Weber had been serving as an alternate captain with Josh Gorges out for the season with a lower-body injury, but Weber decided to pass the honor onto his long-time teammate.

“Webs said it was mine the rest of the way,” Kaleta said. “I’m just very proud and humbled by the ‘A’ and it means the world to me.”

He sustained a knee injury last November while with the Rochester Americans of the American Hockey League that he’s still in the process of rehabbing. In February, he had bone chips removed from it and he feels like his game has improved drastically since having that surgery.

He’s played four games since then. Against Toronto, he registered four hits in 8:16, including 2:38 on the penalty kill.

“Last night was probably the best I’ve felt the whole season,” he said. “You still have to manage it and be smart with it. That’s why I have therapy days like today and just being smart with your body, knowing your body and preparing yourself for the games to go out and do what I need to do.”

Nolan has always been a big proponent of team building and he thinks Weber’s gesture was a great sign of the team coming together, especially in a difficult season when positive results have been tough to come by.

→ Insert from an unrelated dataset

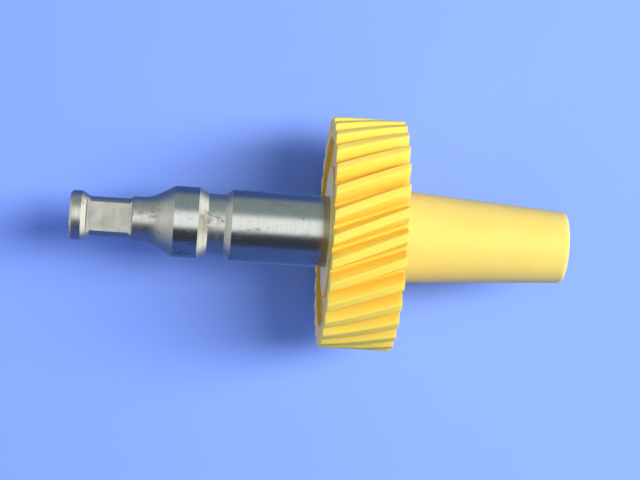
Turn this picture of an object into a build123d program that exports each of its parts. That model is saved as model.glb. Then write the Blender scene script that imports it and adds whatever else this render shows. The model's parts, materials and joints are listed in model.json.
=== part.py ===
from build123d import *
import math
import os

os.makedirs("parts", exist_ok=True)

# Frame: +X runs along the shaft from the drive end to the plastic hub, +Z is square to the
# drive flats, and the origin is on the axis in the middle of the toothed face.
# All sizes are in millimetres.

# ---- driving dimensions ----

# teeth
normal_module = 1.5
tooth_count = 30
helix_degrees = 23.0              # left-hand, equal to the worm's lead angle
pressure_angle = 20.0
face_width = 16.0
dedendum_factor = 1.25
thickness_factor = 1.24           # times the standard thickness, for a worm with a thinned thread
tip_round = 0.25
root_round = 0.45
flank_steps = 6                   # spline points along each involute
tooth_phase = 2.1                 # turn of the first tooth about +X, at mid face, in degrees

# moulded body of the wheel
boss_radius = 14.7                # plain boss round the shaft on the left face
boss_setback = 0.3                # the boss sits this far below the tooth ends
recess_outer_radius = 21.4        # ring-shaped recess of the left face
recess_depth = 1.25
core_depth = 8.0                  # pockets cored out of the right face
core_inner_radius = 10.2
core_outer_radius = 19.8
core_corner = 0.9
rib_count = 10
rib_thickness = 2.0

# tapered hub
hub_end_x = 46.25
hub_end_radius = 8.0
hub_draft = 3.6
hub_edge_round = 1.2
pin_hole_radius = 3.2             # left by the mould's locating pin
pin_hole_depth = 1.5

# shaft, from the drive end to the tail
tip_x = -65.0
collar_radius = 5.5
collar_shoulder_x = -62.5
end_chamfer = 0.5
relief_radius = 4.4
neck_radius = 5.0
neck_x = -51.0
turned_angle = 30.0               # slope of the turned shoulders
neck_blend = 8.0
land_left_x = -42.0
land_right_x = -36.6
journal_radius = 8.0
groove_radius = 6.75
groove_right_x = -30.7
journal_left_x = -29.2
edge_break = 0.2
flat_left_x = -61.4
flat_right_x = -51.2
across_flats = 6.0
flat_corner = 0.4

# shaft inside the moulding
runout_left_x = -7.8              # turned relief between the journal and the knurl
runout_radius = 7.3
knurl_left_x = -4.5
knurl_right_x = 4.5
knurl_count = 36
knurl_depth = 0.45
lock_groove_right_x = 8.0
lock_groove_radius = 6.5
tail_radius = 5.0
tail_chamfer = 0.6

# centre holes, one in each end
centre_pilot_radius = 1.0
centre_mouth_radius = 2.1
centre_cone_angle = 30.0
centre_pilot_depth = 2.6
centre_point_depth = 0.6

# ---- derived gear geometry, in the plane square to the axis ----

helix_angle = math.radians(helix_degrees)
transverse_module = normal_module / math.cos(helix_angle)
pitch_radius = transverse_module * tooth_count / 2
tip_radius = pitch_radius + normal_module
root_radius = pitch_radius - dedendum_factor * normal_module
transverse_pressure = math.atan(math.tan(math.radians(pressure_angle)) / math.cos(helix_angle))
base_radius = pitch_radius * math.cos(transverse_pressure)
pitch_half_angle = thickness_factor * math.pi / (2 * tooth_count)
helix_lead = 2 * math.pi * pitch_radius / math.tan(helix_angle)
face_twist = 360 * face_width / helix_lead
tooth_foot_radius = root_radius - 1.0
core_middle_radius = (core_inner_radius + core_outer_radius) / 2

left_face = Plane.YZ.offset(-face_width / 2)
right_face = Plane.YZ.offset(face_width / 2)


def involute(angle):
    """Involute function of an angle in radians."""
    return math.tan(angle) - angle


def flank_point(radius, side):
    """Point of a tooth flank at this radius, for a tooth centred on the local X axis."""
    working = max(radius, base_radius)
    pressure = math.acos(base_radius / working)
    half_angle = pitch_half_angle + involute(transverse_pressure) - involute(pressure)
    return (radius * math.cos(half_angle), side * radius * math.sin(half_angle))


def shoulder_length(height, angle=turned_angle):
    """Length along the axis of a turned shoulder of this height."""
    return height / math.tan(math.radians(angle))


# ---- output shaft: one turned and ground steel piece ----

hub_tail_x = hub_end_x - pin_hole_depth
collar_cone_x = collar_shoulder_x + shoulder_length(collar_radius - relief_radius)
relief_cone_x = neck_x - shoulder_length(neck_radius - relief_radius)
land_cone_x = land_left_x - shoulder_length(journal_radius - neck_radius)
groove_left_x = land_right_x + shoulder_length(journal_radius - groove_radius)
centre_cone_depth = shoulder_length(centre_mouth_radius - centre_pilot_radius, centre_cone_angle)
centre_hole_depth = centre_cone_depth + centre_pilot_depth + centre_point_depth

with BuildPart() as output_shaft:
    with BuildSketch() as shaft_profile:
        with BuildLine():
            Polyline(
                (tip_x, 0),
                (tip_x, collar_radius - end_chamfer),
                (tip_x + end_chamfer, collar_radius),
                (collar_shoulder_x, collar_radius),
                (collar_cone_x, relief_radius),
                (relief_cone_x, relief_radius),
                (neck_x, neck_radius),
                (land_cone_x, neck_radius),
                (land_left_x, journal_radius),
                (land_right_x, journal_radius),
                (groove_left_x, groove_radius),
                (groove_right_x, groove_radius),
                (journal_left_x, journal_radius),
                (runout_left_x, journal_radius),
                (runout_left_x, runout_radius),
                (knurl_left_x, runout_radius),
                (knurl_left_x, journal_radius),
                (knurl_right_x, journal_radius),
                (knurl_right_x, lock_groove_radius),
                (lock_groove_right_x, lock_groove_radius),
                (lock_groove_right_x, tail_radius),
                (hub_tail_x - tail_chamfer, tail_radius),
                (hub_tail_x, tail_radius - tail_chamfer),
                (hub_tail_x, 0),
                close=True,
            )
        make_face()
        neck_corner = shaft_profile.vertices().sort_by_distance((land_cone_x, neck_radius))[0]
        fillet(neck_corner, neck_blend)
        for edge_x in (land_left_x, land_right_x, journal_left_x):
            edge_corner = shaft_profile.vertices().sort_by_distance((edge_x, journal_radius))[0]
            fillet(edge_corner, edge_break)
    revolve(axis=Axis.X)

    # drive end: two parallel flats, milled with a cutter that leaves a small corner radius
    with BuildSketch(Plane.XZ) as flat_cutters:
        flat_middle_x = (flat_left_x + flat_right_x) / 2
        cutter_height = 2 * journal_radius
        cutter_offset = across_flats / 2 + cutter_height / 2
        with Locations((flat_middle_x, cutter_offset), (flat_middle_x, -cutter_offset)):
            Rectangle(flat_right_x - flat_left_x, cutter_height)
        fillet(flat_cutters.vertices(), flat_corner)
    extrude(amount=2 * journal_radius, both=True, mode=Mode.SUBTRACT)

    # straight knurl that the plastic grips
    with BuildSketch(Plane.YZ.offset(knurl_left_x)):
        with PolarLocations(journal_radius, knurl_count):
            Rectangle(knurl_depth * math.sqrt(2), knurl_depth * math.sqrt(2), rotation=45)
    extrude(amount=knurl_right_x - knurl_left_x, mode=Mode.SUBTRACT)

    # centre holes for turning and grinding between centres
    with BuildSketch():
        for end_x, inward in ((tip_x, 1), (hub_tail_x, -1)):
            pilot_start_x = end_x + inward * centre_cone_depth
            pilot_end_x = pilot_start_x + inward * centre_pilot_depth
            with BuildLine():
                Polyline(
                    (end_x, 0),
                    (end_x, centre_mouth_radius),
                    (pilot_start_x, centre_pilot_radius),
                    (pilot_end_x, centre_pilot_radius),
                    (pilot_end_x + inward * centre_point_depth, 0),
                    close=True,
                )
            make_face()
    revolve(axis=Axis.X, mode=Mode.SUBTRACT)

# ---- worm wheel: teeth, web and tapered hub moulded round the shaft in one shot ----

with BuildSketch() as single_tooth:
    involute_start = max(base_radius, root_radius)
    flank_radii = [tooth_foot_radius, root_radius]
    for step in range(flank_steps + 1):
        flank_radii.append(involute_start + (tip_radius - involute_start) * step / flank_steps)
    with BuildLine():
        for side in (1, -1):
            Spline([flank_point(radius, side) for radius in flank_radii])
        ThreePointArc(flank_point(tip_radius, 1), (tip_radius, 0), flank_point(tip_radius, -1))
        Line(flank_point(tooth_foot_radius, 1), flank_point(tooth_foot_radius, -1))
    make_face()

with BuildPart() as worm_wheel:
    # toothed disc, twisted along the axis into a left-hand helix
    with BuildLine() as wheel_axis:
        Line((-face_width / 2, 0, 0), (face_width / 2, 0, 0))
    with BuildLine(mode=Mode.PRIVATE) as tooth_helix:
        Helix(helix_lead, face_width, pitch_radius, (-face_width / 2, 0, 0), (1, 0, 0), lefthand=True)
    with BuildSketch(left_face) as tooth_section:
        Circle(root_radius)
        with PolarLocations(0, tooth_count, start_angle=tooth_phase + face_twist / 2):
            add(single_tooth.sketch)
        fillet(
            tooth_section.vertices().filter_by(lambda v: abs(math.hypot(v.X, v.Y) - tip_radius) < 0.01),
            tip_round,
        )
        fillet(
            tooth_section.vertices().filter_by(lambda v: abs(math.hypot(v.X, v.Y) - root_radius) < 0.01),
            root_round,
        )
    sweep(path=wheel_axis.wires()[0], binormal=tooth_helix.wires()[0])

    # left face: boss a little below the tooth ends, inside a shallow ring recess
    with BuildSketch():
        with BuildLine():
            Polyline(
                (-face_width / 2 - 1, 0),
                (-face_width / 2 - 1, recess_outer_radius),
                (-face_width / 2 + recess_depth, recess_outer_radius),
                (-face_width / 2 + recess_depth, boss_radius),
                (-face_width / 2 + boss_setback, boss_radius),
                (-face_width / 2 + boss_setback, 0),
                close=True,
            )
        make_face()
    revolve(axis=Axis.X, mode=Mode.SUBTRACT)

    # right face: pockets cored out between radial ribs
    with BuildSketch(right_face) as core_pockets:
        Circle(core_outer_radius)
        Circle(core_inner_radius, mode=Mode.SUBTRACT)
        with PolarLocations(core_middle_radius, rib_count):
            Rectangle(core_outer_radius, rib_thickness, mode=Mode.SUBTRACT)
        fillet(core_pockets.vertices(), core_corner)
    extrude(amount=-core_depth, mode=Mode.SUBTRACT)

    # tapered hub
    with BuildSketch() as hub_profile:
        hub_root_x = face_width / 2 - core_depth - 1
        hub_root_radius = hub_end_radius + (hub_end_x - hub_root_x) * math.tan(math.radians(hub_draft))
        with BuildLine():
            Polyline(
                (hub_root_x, 0),
                (hub_root_x, hub_root_radius),
                (hub_end_x, hub_end_radius),
                (hub_end_x, 0),
                close=True,
            )
        make_face()
        fillet(
            hub_profile.vertices().sort_by_distance((hub_end_x, hub_end_radius))[0],
            hub_edge_round,
        )
    revolve(axis=Axis.X)

    # hole of the mould's locating pin, whose point sits in the shaft's centre hole
    with BuildSketch(Plane.YZ.offset(hub_end_x)):
        Circle(pin_hole_radius)
    extrude(amount=-pin_hole_depth, mode=Mode.SUBTRACT)
    with BuildSketch(Plane.YZ.offset(hub_tail_x)):
        Circle(centre_mouth_radius)
    extrude(amount=-centre_hole_depth, mode=Mode.SUBTRACT)

    # space that the shaft fills
    add(output_shaft.part, mode=Mode.SUBTRACT)

output_shaft.part.label = "output_shaft"
worm_wheel.part.label = "worm_wheel"

export_step(output_shaft.part, "parts/output_shaft.step")
export_step(worm_wheel.part, "parts/worm_wheel.step")
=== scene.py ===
import math

import bmesh
import bpy
from mathutils import Matrix, Vector
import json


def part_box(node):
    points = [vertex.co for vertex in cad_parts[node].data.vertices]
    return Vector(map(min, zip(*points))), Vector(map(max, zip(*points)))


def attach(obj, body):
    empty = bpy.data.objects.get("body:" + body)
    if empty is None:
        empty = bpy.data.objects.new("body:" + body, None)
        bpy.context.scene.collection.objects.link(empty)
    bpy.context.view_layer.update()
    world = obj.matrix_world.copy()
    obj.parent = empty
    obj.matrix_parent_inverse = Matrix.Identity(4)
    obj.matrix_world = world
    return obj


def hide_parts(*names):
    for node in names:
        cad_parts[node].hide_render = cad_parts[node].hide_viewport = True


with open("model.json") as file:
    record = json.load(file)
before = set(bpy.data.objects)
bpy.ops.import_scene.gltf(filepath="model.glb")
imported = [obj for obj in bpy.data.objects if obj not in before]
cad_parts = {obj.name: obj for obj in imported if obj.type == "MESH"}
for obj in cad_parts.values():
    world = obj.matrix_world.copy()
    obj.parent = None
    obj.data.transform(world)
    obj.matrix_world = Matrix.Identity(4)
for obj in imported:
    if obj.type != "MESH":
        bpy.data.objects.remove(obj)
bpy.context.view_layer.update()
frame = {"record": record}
scene = bpy.context.scene

# Everything is modelled in millimetres and written in metres. The row frame is kept:
# X runs along the shaft, and a point at radius r and angle a stands at Y = r cos a, Z = r sin a.
MM = 0.001

# ---- sizes read from the frame ----
wheel_low, wheel_high = (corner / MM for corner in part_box("worm_wheel"))
shaft_low, shaft_high = (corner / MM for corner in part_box("output_shaft"))
mounts = {mount["name"]: mount for mount in frame["record"]["mounts"]}

face_left = wheel_low.x
face_right = -face_left
tip_radius = wheel_high.z
hub_end_x = wheel_high.x
tip_x = shaft_low.x
hub_tail_x = shaft_high.x
journal_radius = mounts["main_journal"]["dims"]["r_mm"]
land_centre_x = mounts["front_land"]["pos_m"][0] / MM
land_half_length = mounts["front_land"]["dims"]["length_mm"] / 2
flat_height = mounts["drive_flat"]["pos_m"][2] / MM
flat_centre_x = mounts["drive_flat"]["pos_m"][0] / MM

# ---- sizes of the teeth ----
TOOTH_COUNT = 30
NORMAL_MODULE = 1.5
PRESSURE_ANGLE = math.radians(20.0)
TOOTH_PHASE = math.radians(2.1)
DEDENDUM = 1.25 * NORMAL_MODULE
TIP_ROUND = 0.25
ROOT_ROUND = 0.45
TOOTH_THICKNESS = 1.24            # times the standard thickness
END_ROUND = 0.18                  # softened edge where the teeth end
SLICES = 18                       # steps of the helix across the face
END_STEPS = 3                     # steps of the softened edge
ROUND_REACH = 0.8                 # how far a rounding reaches along the flank, per unit of its radius

pitch_radius = tip_radius - NORMAL_MODULE
root_radius = pitch_radius - DEDENDUM
helix_angle = math.acos(NORMAL_MODULE * TOOTH_COUNT / (2 * pitch_radius))
transverse_pressure = math.atan(math.tan(PRESSURE_ANGLE) / math.cos(helix_angle))
base_radius = pitch_radius * math.cos(transverse_pressure)
twist_per_mm = math.tan(helix_angle) / pitch_radius
tooth_angle = 2 * math.pi / TOOTH_COUNT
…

“That’s one thing we try to instill – a group that cares for one another because a group that cares for one another usually plays well together moving forward,” Nolan said. “It was great to see. When you see one guy who really cares about another guy who is actually from this city, it was great to see.”

Kaleta has dealt with a slew of injuries in his career including, but not limited to the knee injury, a broken hand and broken bones in his face from a high slap shot. And through all that adversity, he’s found his way back to playing a regular shift in the NHL.

“I try to lead by example and even for something like my injuries, seeing how hard I had to work to get back and the perseverance of being sent down and trying to work by way back to playing in the NHL hopefully can inspire and help out the younger guys,” he said.

“I truly believe that it has. One of the best things about playing hockey and being on this team is having the respect of your teammates. I’d do anything for any of those guys and I think that’s one of the most important things in hockey – being able to have that bond with your teammates.”